Et vous savez ce que fait le boo­léen ‘can­cel’ ? Et bien, comme son nom l’in­dique, il est là pour mar­quer qu’il faut inter­rompre le pro­gramme, soit parce que l’u­ti­li­sa­teur l’a deman­dé, soit parce qu’une condi­tion d’exé­cu­tion n’est pas rem­plie. Il y a donc une série de fonc­tions qui véri­fient que tout va bien et, si elles trouvent un pro­blème, font un petit ‘can­cel = true; return;’, en lais­sant le soin au reste du pro­gramme de véri­fier s’il faut conti­nuer. Était-il com­pli­qué de faire comme tout le monde : uti­li­ser la valeur de retour de la fonc­tion (elles sont toutes de type ‘void’, donc elles pour­raient être ‘int’ ou ‘boo­lean’ sans gêner leur concep­tion) pour tes­ter la bonne exé­cu­tion d’un bout de code ? Plus lisible, plus simple, je ne vois pas quel incon­vé­nient ça pour­rait avoir…

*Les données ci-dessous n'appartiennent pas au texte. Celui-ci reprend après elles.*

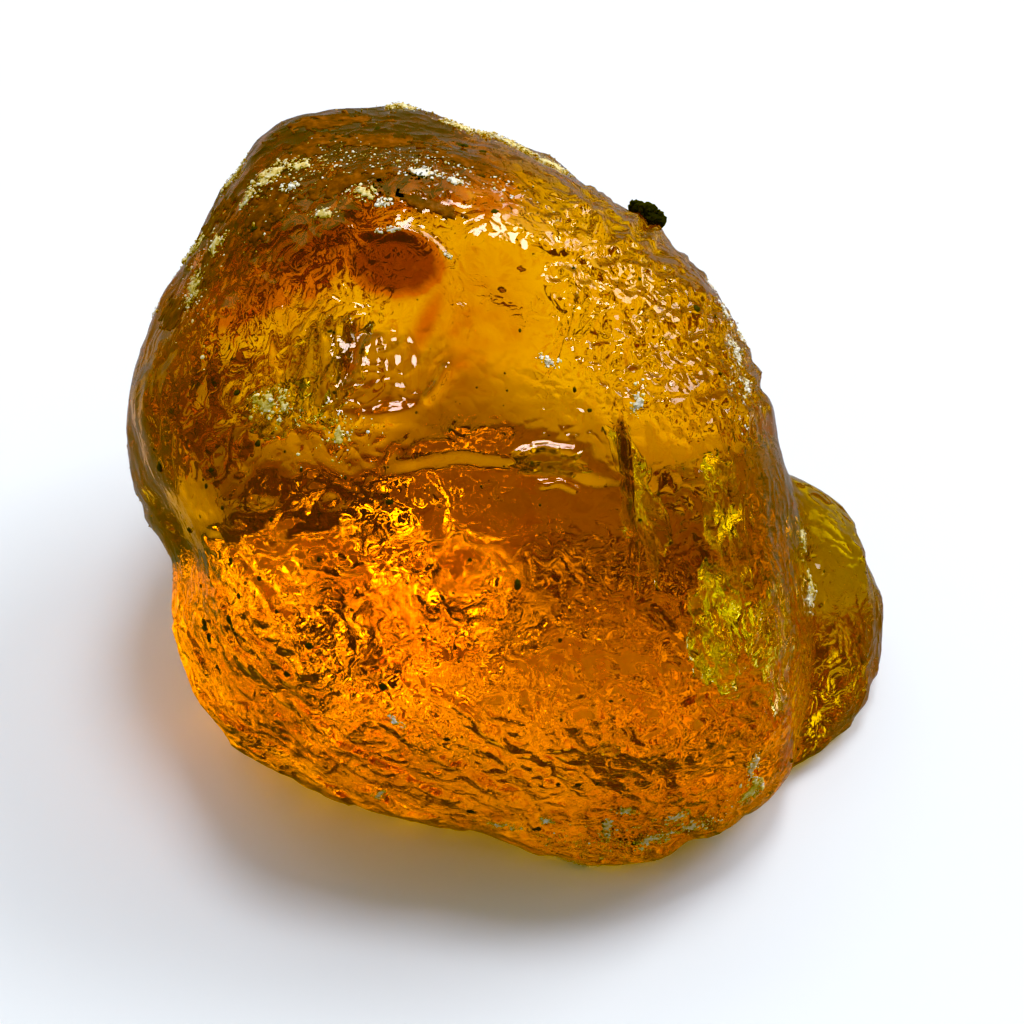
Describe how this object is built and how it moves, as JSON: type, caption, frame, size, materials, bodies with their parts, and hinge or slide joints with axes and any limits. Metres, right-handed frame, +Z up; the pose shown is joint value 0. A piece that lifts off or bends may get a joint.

Et je ne par­le­rai pas du fait que j’ai dû créer moi-même une fonc­tion pour lan­cer les cal­culs : les com­mandes néces­saires étaient inté­grées au construc­teur du plug-in et au ges­tion­naire d’é­vé­ne­ments, les pro­gram­meurs ini­tiaux n’ayant mani­fes­te­ment pas eu l’i­dée qu’un jour quel­qu’un vou­drait auto­ma­ti­ser une série d’o­pé­ra­tions successives.

Je ne suis pas un grand pro­gram­meur. En fait, il me faut sou­vent un bon moment pour com­prendre ce que mes pré­dé­ces­seurs ont vou­lu faire, parce que je n’ai pas (ou plus) une vision glo­bale et ins­tan­ta­née de ce qu’il se passe. J’ap­pré­cie donc par­ti­cu­liè­re­ment un code lisible, clair, qui n’u­ti­lise pas n’im­porte où une variable décla­rée 500 lignes plus haut juste parce que le pro­gram­meur a eu la flemme de se deman­der si elle ser­vi­rait ailleurs, et qui ne pré­pare pas l’af­fi­chage d’une fenêtre au fil de vingt opé­ra­tions dis­sé­mi­nées dans douze bouts de “back-end” au milieu de cal­culs vectoriels.

L’o­pen source, c’est bien, ça évite de ré-inven­ter la roue. Mais pitié : si vous faites de l’o­pen source, c’est que vous pen­sez que cer­tains auront envie de réuti­li­ser votre code. Pour­quoi leur com­pli­quer la vie ? Les bases sont simples : don­ner un nom clair à vos variables et vos fonc­tions, évi­ter les homo­nymes, faire une chose à la fois dans une fonc­tion don­née et sépa­rer ce qui est du pro­gramme pro­pre­ment dit de ce qui est de l’af­fi­chage et du contrôle d’exécution.

/*Ah, et un petit com­men­taire de temps en temps pour expli­quer ce qu’on a vou­lu faire, c’est pas mal non plus.*/

Et même vous, quand vous vou­drez faire évo­luer votre pro­gramme quelques années plus tard, vous vous ren­drez compte que ça vous faci­li­te­ra la vie.